Type command window scalar det_cov1= @det (rescov).
If you select workfile variable det_cov1 you can see its value at the bottom line of the EViews window. (If you do this, compare your result with the value presented with the VAR output.)
In EViews the Unrestricted VAR option does not allow you to impose the equation restrictions necessary for this test. But in principle you would repeat the previous actions for the restricted VAR model, calculate the likelihood ratio statistic, and determine its significance level from the χ^2 distribution. You can in EViews estimate the VAR models following the equation-by- equation approach, store the residuals for each equation, calculate the residuals covariance matrix, calculate the matrix determinant, and calculate the LR test statistic. If you write a small EViews program it is less work than you might think.

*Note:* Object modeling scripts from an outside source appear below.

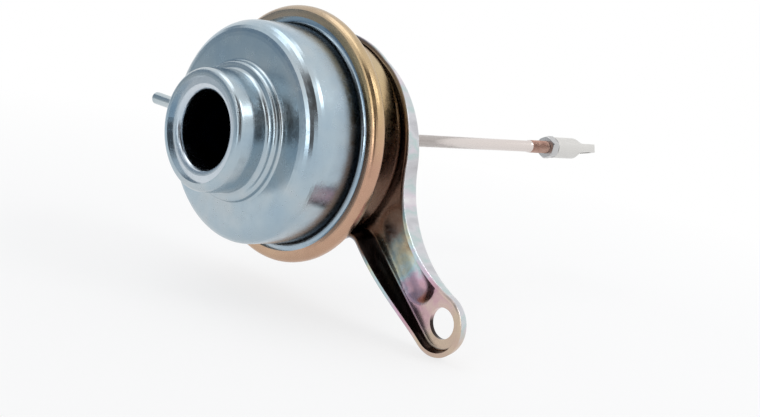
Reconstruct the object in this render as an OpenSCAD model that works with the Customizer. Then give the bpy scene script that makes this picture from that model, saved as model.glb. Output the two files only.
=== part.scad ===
// Vacuum wastegate actuator: two pressed cans crimped together round a rolling
// diaphragm, a return spring, a sliding rod and a stamped tray bracket.
// The rod slides along X and leaves the can toward +X. +Z is up. The origin is the
// middle of the mounting hole; the parts are drawn round the rod axis, from the
// plane of the crimped rim, and then moved there.

/* [Cans] */
// Outside radius of the front can wall
can_r = 35.65; // [34:0.05:38]
// Width of the crimped rim outside that wall
rim_over = 6.35; // [5.95:0.05:7.35]
// Distance from the rim plane to the front face
can_depth = 23.2; // [22:0.1:26]
// Outside bend radius of the front shoulder
shoulder_r = 5.5; // [3:0.5:7]
// How far the lower can wall lies inside the front can wall
lower_inset = 1.65; // [1.25:0.05:2.05]
// Distance from the rim plane to the lower can floor
lower_depth = 18.6; // [18:0.1:21]
// Sheet thickness of both cans
sheet_t = 1.2; // [1:0.05:1.3]
// Gap between the front can wall and the end of the crimped lip
lip_gap = 2.55; // [2.15:0.05:2.95]
// Outside bend radius of the crimped rim
rim_bend = 2.6; // [2.2:0.1:2.8]

/* [Neck] */
// Outside radius of the neck
neck_r = 19.5; // [19:0.1:20.2]
// Length of the neck in front of the front face
neck_len = 14.1; // [13:0.1:16]
// Amount by which the neck swells between its ends
neck_swell = 0.35; // [0.1:0.05:0.5]
// Radius of the hole in the neck mouth
mouth_r = 16.6; // [16.2:0.1:16.9]
// Outside radius of the low step at the foot of the neck
step_r = 22.2; // [21.8:0.1:24]
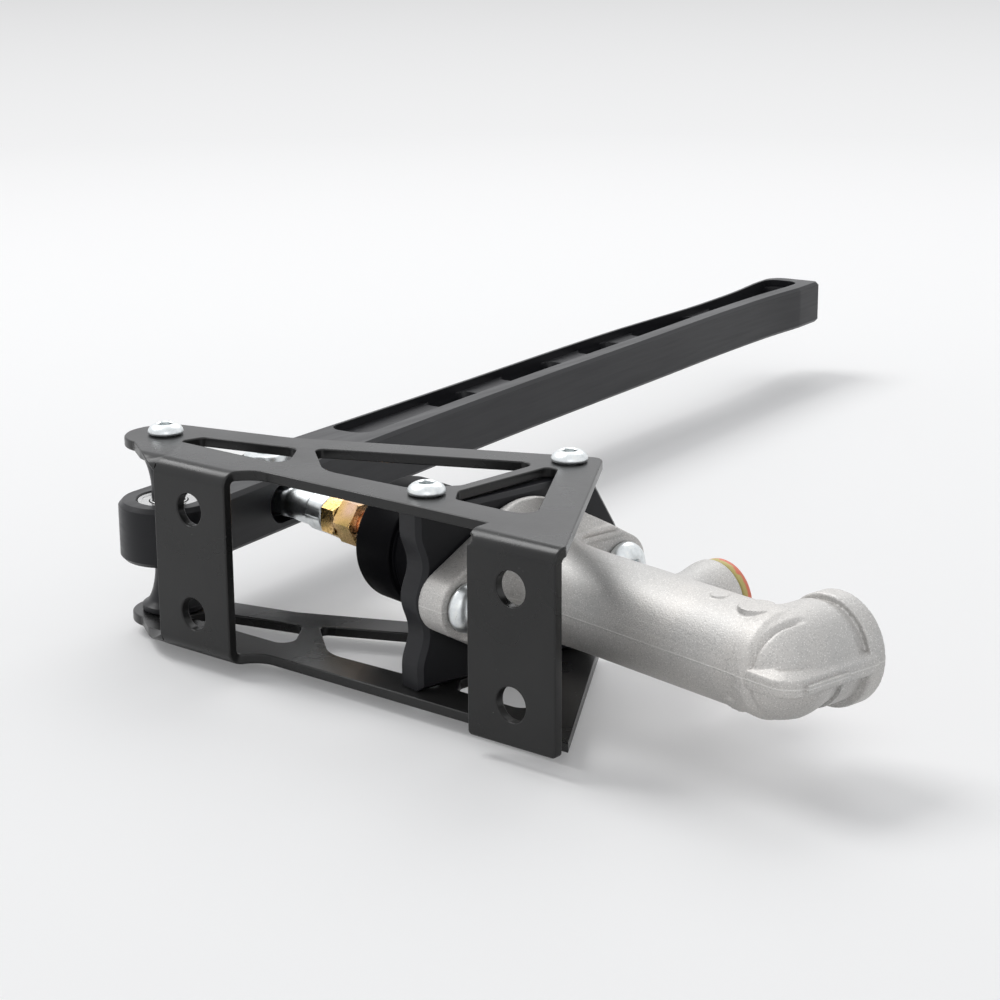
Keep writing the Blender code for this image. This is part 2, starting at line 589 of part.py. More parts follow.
def make_adapter(looks, cylinder):
    levels = ((-PLATE_FACE, PLATE_CHAMFER), (-PLATE_FACE + PLATE_CHAMFER, 0.0), (PLATE_FACE - PLATE_CHAMFER, 0.0),
              (PLATE_FACE, PLATE_CHAMFER))
    shape = bmesh.new()
    loops = [[shape.verts.new((x, y, z)) for y, z in adapter_outline(inset)] for x, inset in levels]
    shape.faces.new(loops[0][::-1])
    shape.faces.new(loops[-1])
    for lower, upper in zip(loops, loops[1:]):
        for i in range(len(lower)):
            j = (i + 1) % len(lower)
            shape.faces.new((lower[i], lower[j], upper[j], upper[i]))
    adapter = add("adapter_plate", shape, looks["anodised_black"], cylinder)
    through = (-PLATE_T, PLATE_T)
    cut(adapter, add("adapter_spigot_hole", rod(*through, SNOUT_D / 2 + GAP, "X"), parent=cylinder))
    for side in (-1, 1):
        hole = rod(*through, M8_D / 2 + GAP, "X", ROUND_SMALL, (side * MC_BOLT_PITCH / 2, 0.0))
        cut(adapter, add(f"adapter_bolt_hole_{side}", hole, parent=cylinder))
        for label, y in (("near", MC_AXIS), ("far", MC_AXIS + SCREW_SPAN)):
            depth = PLATE_SCREW_L - SHEET + 1.5
            ends = sorted((side * (INSIDE - depth), side * (INSIDE + 2)))
            tapped = rod(*ends, M6_D / 2 + GAP, "Z", ROUND_SMALL, (0.0, y))
            cut(adapter, add(f"adapter_tapped_hole_{label}_{side}", tapped, parent=cylinder))
    return adapter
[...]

Tests for structural change (i.e. comparing 2 subsample periods) Create an unrestricted VAR where in each equation additional variables enter as dummy variables (values 0,1 for the two subperiods) multiplied by the original variables values (including the constant term!). Also create the restricted VAR without the dummyvariable part in the equations. You can test the null hypothesis of no structural change equation-by-equation by testing the significance of all the dummy variables (Wald-test, F-test, log-likelihood-ratio test) in every single equation. You can test the null hypothesis of no structural change for the entire VAR model, by using the LR test based on the determinants of the residual covariance matrixes (see above). The LR statistic is distributed as χ^2 with degrees of freedom equal to the number of restrictions; in this case, dummies for 2 lags of each variable plus the intercept in 4 equations, equaling 4(2*4+1) = 36 restrictions.
Note: All of the steps described above can be programmed into an EViews program. This allows you to repeat your steps as many times as necessary and also provides a log of your steps allowing you to account for your results when you write an empirical thesis or paper. See the Help option Command & Programming Reference (pdf) and read especially Chapter 6 EViews programming.